*Directions for this task*: From the top of the records below down to the line containing "relief -= 0.8", reproduce every line exactly.

•••

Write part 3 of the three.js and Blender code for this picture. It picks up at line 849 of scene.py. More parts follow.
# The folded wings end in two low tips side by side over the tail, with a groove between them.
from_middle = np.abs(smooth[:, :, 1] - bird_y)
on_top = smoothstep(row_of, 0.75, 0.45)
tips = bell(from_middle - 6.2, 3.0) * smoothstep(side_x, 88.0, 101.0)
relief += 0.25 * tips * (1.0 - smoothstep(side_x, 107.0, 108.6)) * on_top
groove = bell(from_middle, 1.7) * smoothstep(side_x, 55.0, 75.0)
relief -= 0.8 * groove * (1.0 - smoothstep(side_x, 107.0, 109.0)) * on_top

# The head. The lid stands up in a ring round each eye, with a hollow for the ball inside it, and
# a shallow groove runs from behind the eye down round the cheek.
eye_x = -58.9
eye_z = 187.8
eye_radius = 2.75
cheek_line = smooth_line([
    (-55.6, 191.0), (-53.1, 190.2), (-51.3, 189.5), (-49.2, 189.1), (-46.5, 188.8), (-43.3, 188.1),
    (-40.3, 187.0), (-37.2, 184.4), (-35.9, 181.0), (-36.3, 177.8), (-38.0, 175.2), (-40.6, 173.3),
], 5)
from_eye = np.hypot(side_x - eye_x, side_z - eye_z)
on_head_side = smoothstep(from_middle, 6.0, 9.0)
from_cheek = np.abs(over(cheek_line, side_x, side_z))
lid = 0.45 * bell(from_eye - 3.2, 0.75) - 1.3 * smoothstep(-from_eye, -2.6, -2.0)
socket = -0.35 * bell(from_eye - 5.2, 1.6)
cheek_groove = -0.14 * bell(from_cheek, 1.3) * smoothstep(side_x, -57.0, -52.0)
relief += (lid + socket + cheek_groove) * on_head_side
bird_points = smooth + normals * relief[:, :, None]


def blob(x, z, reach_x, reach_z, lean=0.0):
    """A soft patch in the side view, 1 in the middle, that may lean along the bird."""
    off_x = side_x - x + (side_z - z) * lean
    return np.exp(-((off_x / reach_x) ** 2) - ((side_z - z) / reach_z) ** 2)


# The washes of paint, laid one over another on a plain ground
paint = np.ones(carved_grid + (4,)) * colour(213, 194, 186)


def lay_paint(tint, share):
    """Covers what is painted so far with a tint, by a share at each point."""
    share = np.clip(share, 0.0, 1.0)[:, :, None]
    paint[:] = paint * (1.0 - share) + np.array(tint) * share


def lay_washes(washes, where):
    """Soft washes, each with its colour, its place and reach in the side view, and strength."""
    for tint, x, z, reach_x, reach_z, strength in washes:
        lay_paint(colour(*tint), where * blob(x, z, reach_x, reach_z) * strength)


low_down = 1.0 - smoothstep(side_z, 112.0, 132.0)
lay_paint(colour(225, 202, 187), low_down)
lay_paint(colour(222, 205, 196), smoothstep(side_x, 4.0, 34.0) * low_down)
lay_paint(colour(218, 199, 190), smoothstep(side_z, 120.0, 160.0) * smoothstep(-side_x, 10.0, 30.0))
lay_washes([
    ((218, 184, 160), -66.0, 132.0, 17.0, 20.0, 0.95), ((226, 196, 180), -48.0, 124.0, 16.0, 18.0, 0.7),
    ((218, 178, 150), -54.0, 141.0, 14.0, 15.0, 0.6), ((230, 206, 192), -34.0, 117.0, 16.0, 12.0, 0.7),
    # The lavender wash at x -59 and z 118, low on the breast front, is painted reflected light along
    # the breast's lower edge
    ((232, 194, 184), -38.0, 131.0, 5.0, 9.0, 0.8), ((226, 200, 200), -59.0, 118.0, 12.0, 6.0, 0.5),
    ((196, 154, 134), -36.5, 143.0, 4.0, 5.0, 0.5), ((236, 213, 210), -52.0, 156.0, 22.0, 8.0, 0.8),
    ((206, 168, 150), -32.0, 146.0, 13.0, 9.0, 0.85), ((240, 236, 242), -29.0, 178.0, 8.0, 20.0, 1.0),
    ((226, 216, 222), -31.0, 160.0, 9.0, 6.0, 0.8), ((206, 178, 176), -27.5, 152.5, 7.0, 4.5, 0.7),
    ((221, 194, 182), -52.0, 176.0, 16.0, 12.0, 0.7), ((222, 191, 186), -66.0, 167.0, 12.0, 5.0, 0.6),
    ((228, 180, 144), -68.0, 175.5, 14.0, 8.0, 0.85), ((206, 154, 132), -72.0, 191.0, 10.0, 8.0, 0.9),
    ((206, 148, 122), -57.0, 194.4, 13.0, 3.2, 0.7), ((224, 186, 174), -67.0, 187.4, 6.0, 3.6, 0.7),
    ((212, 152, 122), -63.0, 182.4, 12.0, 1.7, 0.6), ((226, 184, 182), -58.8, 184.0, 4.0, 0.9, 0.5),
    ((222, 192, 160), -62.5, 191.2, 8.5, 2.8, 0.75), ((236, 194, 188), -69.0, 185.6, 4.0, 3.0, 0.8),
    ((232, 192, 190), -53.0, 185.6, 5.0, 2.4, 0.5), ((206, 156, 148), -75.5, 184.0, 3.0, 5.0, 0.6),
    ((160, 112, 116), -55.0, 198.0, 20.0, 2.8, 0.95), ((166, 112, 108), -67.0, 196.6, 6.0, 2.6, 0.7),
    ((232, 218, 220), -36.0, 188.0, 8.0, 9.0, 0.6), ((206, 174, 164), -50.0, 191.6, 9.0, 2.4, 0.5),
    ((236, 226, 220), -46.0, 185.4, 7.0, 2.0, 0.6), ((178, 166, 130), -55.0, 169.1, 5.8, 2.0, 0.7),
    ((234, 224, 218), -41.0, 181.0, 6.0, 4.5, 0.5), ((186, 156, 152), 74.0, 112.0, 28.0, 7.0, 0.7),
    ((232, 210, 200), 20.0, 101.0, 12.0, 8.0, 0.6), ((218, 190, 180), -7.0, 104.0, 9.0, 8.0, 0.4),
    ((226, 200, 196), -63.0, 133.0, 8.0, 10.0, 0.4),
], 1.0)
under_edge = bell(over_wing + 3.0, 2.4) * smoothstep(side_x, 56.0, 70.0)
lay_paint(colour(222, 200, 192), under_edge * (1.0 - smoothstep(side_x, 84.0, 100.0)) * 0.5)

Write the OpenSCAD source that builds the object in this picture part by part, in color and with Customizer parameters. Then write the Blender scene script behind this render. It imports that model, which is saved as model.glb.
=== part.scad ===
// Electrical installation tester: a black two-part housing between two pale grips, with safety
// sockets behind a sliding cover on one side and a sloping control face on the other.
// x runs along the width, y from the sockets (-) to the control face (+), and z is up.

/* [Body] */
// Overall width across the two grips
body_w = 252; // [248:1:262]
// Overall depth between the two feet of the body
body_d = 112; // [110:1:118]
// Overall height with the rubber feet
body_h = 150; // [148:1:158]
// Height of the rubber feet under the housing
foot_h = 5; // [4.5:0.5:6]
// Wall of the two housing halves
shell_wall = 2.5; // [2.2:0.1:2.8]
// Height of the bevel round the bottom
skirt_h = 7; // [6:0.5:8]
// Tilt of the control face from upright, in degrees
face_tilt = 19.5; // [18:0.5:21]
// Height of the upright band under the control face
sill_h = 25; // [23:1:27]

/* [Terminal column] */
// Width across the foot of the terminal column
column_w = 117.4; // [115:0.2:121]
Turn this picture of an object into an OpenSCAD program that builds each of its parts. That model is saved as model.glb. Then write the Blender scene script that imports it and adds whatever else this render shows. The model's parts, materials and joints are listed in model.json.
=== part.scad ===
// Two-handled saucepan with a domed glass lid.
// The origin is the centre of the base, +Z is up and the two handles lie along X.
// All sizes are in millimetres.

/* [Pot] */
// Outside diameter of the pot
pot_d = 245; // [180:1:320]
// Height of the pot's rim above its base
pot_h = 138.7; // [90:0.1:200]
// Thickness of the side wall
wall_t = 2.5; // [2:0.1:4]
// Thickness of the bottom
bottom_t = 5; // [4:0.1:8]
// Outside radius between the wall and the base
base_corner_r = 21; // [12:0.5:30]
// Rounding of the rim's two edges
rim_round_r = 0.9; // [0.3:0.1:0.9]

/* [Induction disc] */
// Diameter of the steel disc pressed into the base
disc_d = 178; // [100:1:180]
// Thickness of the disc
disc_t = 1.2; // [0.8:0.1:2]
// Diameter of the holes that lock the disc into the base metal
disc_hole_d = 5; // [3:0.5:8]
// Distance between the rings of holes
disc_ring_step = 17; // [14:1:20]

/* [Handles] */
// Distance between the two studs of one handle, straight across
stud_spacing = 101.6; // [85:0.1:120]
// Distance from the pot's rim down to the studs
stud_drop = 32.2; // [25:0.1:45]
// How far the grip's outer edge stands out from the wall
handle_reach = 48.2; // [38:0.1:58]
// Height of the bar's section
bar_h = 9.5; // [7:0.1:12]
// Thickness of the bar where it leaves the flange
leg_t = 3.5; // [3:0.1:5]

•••

*Written response*:
Write part 3 of the three.js and Blender code for this picture. It picks up at line 849 of scene.py. More parts follow.
# The folded wings end in two low tips side by side over the tail, with a groove between them.
from_middle = np.abs(smooth[:, :, 1] - bird_y)
on_top = smoothstep(row_of, 0.75, 0.45)
tips = bell(from_middle - 6.2, 3.0) * smoothstep(side_x, 88.0, 101.0)
relief += 0.25 * tips * (1.0 - smoothstep(side_x, 107.0, 108.6)) * on_top
groove = bell(from_middle, 1.7) * smoothstep(side_x, 55.0, 75.0)
relief -= 0.8 * groove * (1.0 - smoothstep(side_x, 107.0, 109.0)) * on_top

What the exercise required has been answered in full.